Bank of England holds firm on rates

INTEREST rates were pegged at the record low of 0.5% again today as the Bank of England resisted the temptation to pump more money into the flagging economy after last month’s £75bn injection.

The Bank raised its Quantitative Easing programme to £275bn in October amid fears over the strength of the economic recovery, which continue to grow amid the deepening Eurozone debt crisis.

Although inflation remains more than double the Bank’s target of 2%  policymakers are much more concerned by the threat of a second recession.

The Bank says inflation it is at a temporary peak and will fall in 2012.

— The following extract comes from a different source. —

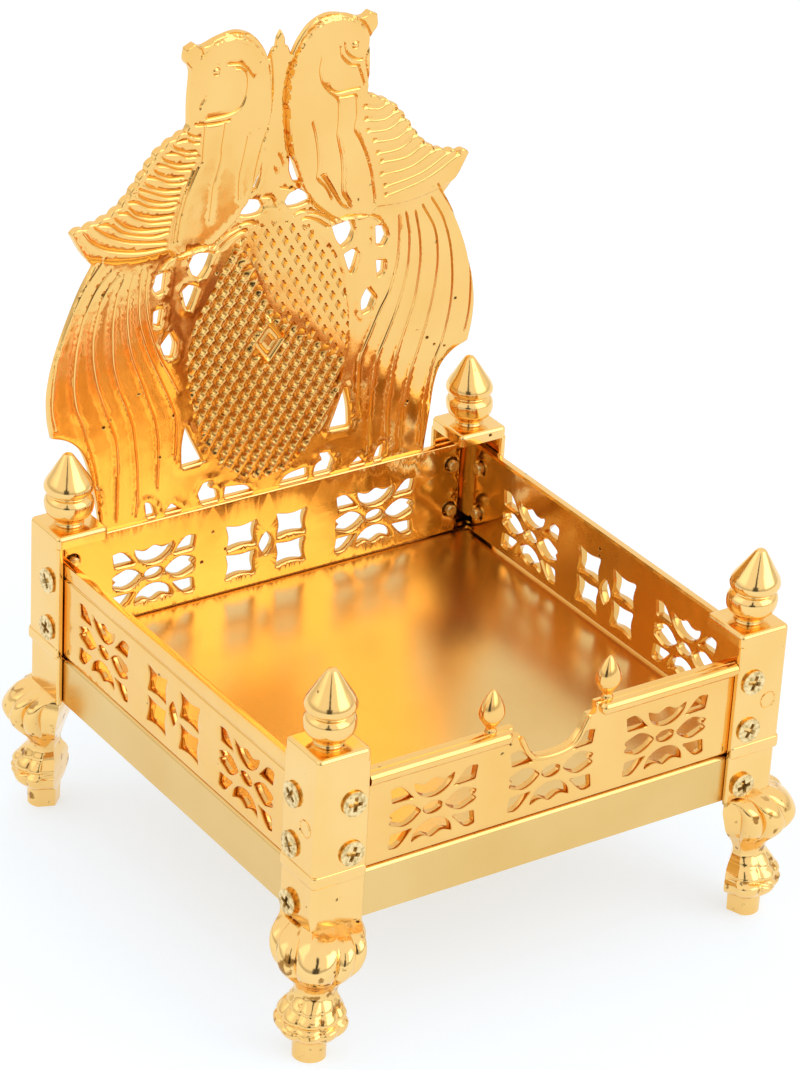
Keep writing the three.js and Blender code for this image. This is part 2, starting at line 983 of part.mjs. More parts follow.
function peacockBack() {
  const openings = Object.values(openingShares).flatMap((shares) => {
    const right = shares.map(framePoint);
    return [right, mirrored(right)];
  });
  const panelBack = panelFront + panelThickness;
  const plate = slab(shapeOf(panelOutline()), panelFront, panelBack);
  const bird = birdShares.map(framePoint);
  const raised = [
    medallionRim(),
    centreDiamond(),
    shapeOf(bird),
    shapeOf(mirrored(bird)),
  ].map((shape) => slab(shape, panelFront - panelRelief, panelFront + panelThickness / 2));
  const grooves = [...tailGrooves(), ...wingGrooves()]
    .flatMap((outline) => [outline, mirrored(outline)])
    .map((outline) => slab(shapeOf(outline), panelFront - overrun, panelFront + flutingDepth));
  const carved = cut(joined([plate, ...raised]), grooves);
  const panel = pierced(carved, openings, panelFront, panelBack);
  return geometryOf(panel.add(plainRail().rotate([0, 0, 180])));
}

// Seat tray: two crossed channels of sheet, which leave the four corners open

function trayChannel() {
  const steps = 3;
  const bendPoints = Array.from({ length: steps + 1 }, (_, i) => {
    const angle = (Math.PI / 2) * (i / steps);
    return point(
      trayHalfWidth - trayBend * (1 - Math.cos(angle)),
      trayTop - trayBend * (1 - Math.sin(angle)),
    );
  });
  const inside = trayHalfWidth - trayThickness;
  const half = [
    point(inside, trayTop - trayThickness),
    point(inside, trayBottom),
    point(trayHalfWidth, trayBottom),
    ...bendPoints,
  ];
  const reach = trayHalfWidth - trayCornerNotch;
  return slab(shapeOf([...half, ...mirrored(half)]), -reach, reach);
}

function seatTray() {
  const across = trayChannel();
  const along = trayChannel();
  along.rotateZ(Math.PI / 2);
  const fixings = [0, 1, 2, 3].map((quarter) => {
    const hole = screwCutter();
    const seat = placeOnSeat(new THREE.Object3D(), seatRows.find((row) => row.level === "tray"));
    hole.applyMatrix4(seat.matrix);
    hole.translate(-postAxis, -postAxis, 0);
    hole.rotateZ(quarter * (Math.PI / 2));
    return hole;
  });
  return geometryOf(cut(joined([across, along]), fixings));
}

// Assembly

function piece(name, geometry, finish) {
  const mesh = new THREE.Mesh(geometry, new THREE.MeshStandardMaterial(finish));
  mesh.name = name;
  return mesh;
}

const throne = new THREE.Group();

// Each corner is the same casting, turned a quarter, and its sides hold the rails named here
const corners = [
  { corner: "front_left", a: "left_rail", b: "front_rail" },
  { corner: "front_right", a: "front_rail", b: "right_rail" },
  { corner: "back_right", a: "right_rail", b: "back" },
  { corner: "back_left", a: "back", b: "left_rail" },
];

const postGeometry = cornerPost();
const screwShape = screwGeometry();

corners.forEach((names, quarter) => {
  const turn = new THREE.Group();
  turn.rotation.z = quarter * (Math.PI / 2);
  const stand = new THREE.Group();
  stand.position.set(-postAxis, -postAxis, 0);
  turn.add(stand);
  stand.add(piece(`post_${names.corner}`, postGeometry, gilt));
  for (const row of seatRows) {
    const held = row.level === "tray" ? "tray" : `${names[row.side]}_${row.level}`;
    stand.add(placeOnSeat(piece(`screw_${names.corner}_${held}`, screwShape, zinc), row));
  }
  throne.add(turn);
});

const sideRailGeometry = geometryOf(plainRail());
const leftRail = piece("left_rail", sideRailGeometry, gilt);
leftRail.rotation.z = -Math.PI / 2;
const rightRail = piece("right_rail", sideRailGeometry, gilt);
rightRail.rotation.z = Math.PI / 2;

throne.add(
  piece("front_rail", frontRail(), gilt),
  leftRail,
  rightRail,
  piece("peacock_back", peacockBack(), gilt),
  piece("seat_tray", seatTray(), satinBrass),
);

export default throne;
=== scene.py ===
# Deity simhasan throne: the looks of a small gilt cast throne for a household shrine.
# Metres, +Z up, front towards -Y. The castings, the folded tray and the screws are made here
# in full detail, in the places of the frame's pieces.

import math

import bmesh
import bpy
import numpy as np
from mathutils import Matrix, Vector
from mathutils.geometry import delaunay_2d_cdt


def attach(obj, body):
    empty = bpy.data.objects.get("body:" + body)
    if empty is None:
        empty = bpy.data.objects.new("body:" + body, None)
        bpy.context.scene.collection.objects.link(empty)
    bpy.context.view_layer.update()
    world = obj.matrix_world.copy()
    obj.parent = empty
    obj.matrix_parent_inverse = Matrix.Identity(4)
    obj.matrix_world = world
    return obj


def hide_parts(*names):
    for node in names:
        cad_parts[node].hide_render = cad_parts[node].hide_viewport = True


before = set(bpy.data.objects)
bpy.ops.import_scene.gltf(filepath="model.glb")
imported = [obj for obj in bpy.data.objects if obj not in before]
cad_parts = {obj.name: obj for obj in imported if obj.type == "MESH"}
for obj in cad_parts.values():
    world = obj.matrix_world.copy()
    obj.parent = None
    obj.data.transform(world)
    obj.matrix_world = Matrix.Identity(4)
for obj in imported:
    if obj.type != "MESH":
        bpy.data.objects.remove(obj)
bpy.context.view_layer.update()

MM = 0.001

# Sizes in millimetres, as the solids have them
SEAT_WIDTH = 102.0
POST_WIDTH = 11.0
POST_WALL = 1.5
POST_TOP = 62.1
POST_ROUNDING = 1.05
CAP_HEIGHT = 2.4
CAP_ROUNDING = 0.9
COLLAR_BOTTOM = 36.2
COLLAR_HEIGHT = 2.4
COLLAR_PROUD = 0.25
COLLAR_EASE = 0.25
BLOCK_INSET = 0.25
BLOCK_BOTTOM = 26.1
FINIAL_HEIGHT = 14.5
FINIAL_RADIUS = 4.75
LEG_REACH = 12.5
LEG_HALF_WIDTH = 8.9
LEG_TOP = 26.7
LEG_BACK_INSET = 1.4
FIT_GAP = 0.1
RAIL_THICKNESS = 1.9
RAIL_END_GAP = 2.0
RAIL_TOP = 56.4
RAIL_BOTTOM = 36.7
RAIL_CORNER = 1.5
RAIL_EDGE = 0.4
RAIL_GRID = 2.2
BACK_RAIL_DROP = 0.32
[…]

The bleak picture in Europe – the UK’s biggest trading partner – was confirmed this morning when the European Union slashed ts growth forecast for the eurozone in 2012, from 1.8% down to just 0.5%.

European Commissioner Olli Rehn said: “Growth has stalled in Europe and there is a risk of a new recession.

David Ost, North West director at EEF, the manufacturers’ organisation said he was not suprised by the decision after the increase in QE last month.

“However, ahead of the November Inflation report the Committee is likely to be looking at a much weaker set of growth forecasts, where the potential risks to the economy have increased significantly. With growing turbulence in Europe, the possibility of further action can’t be taken off the table.”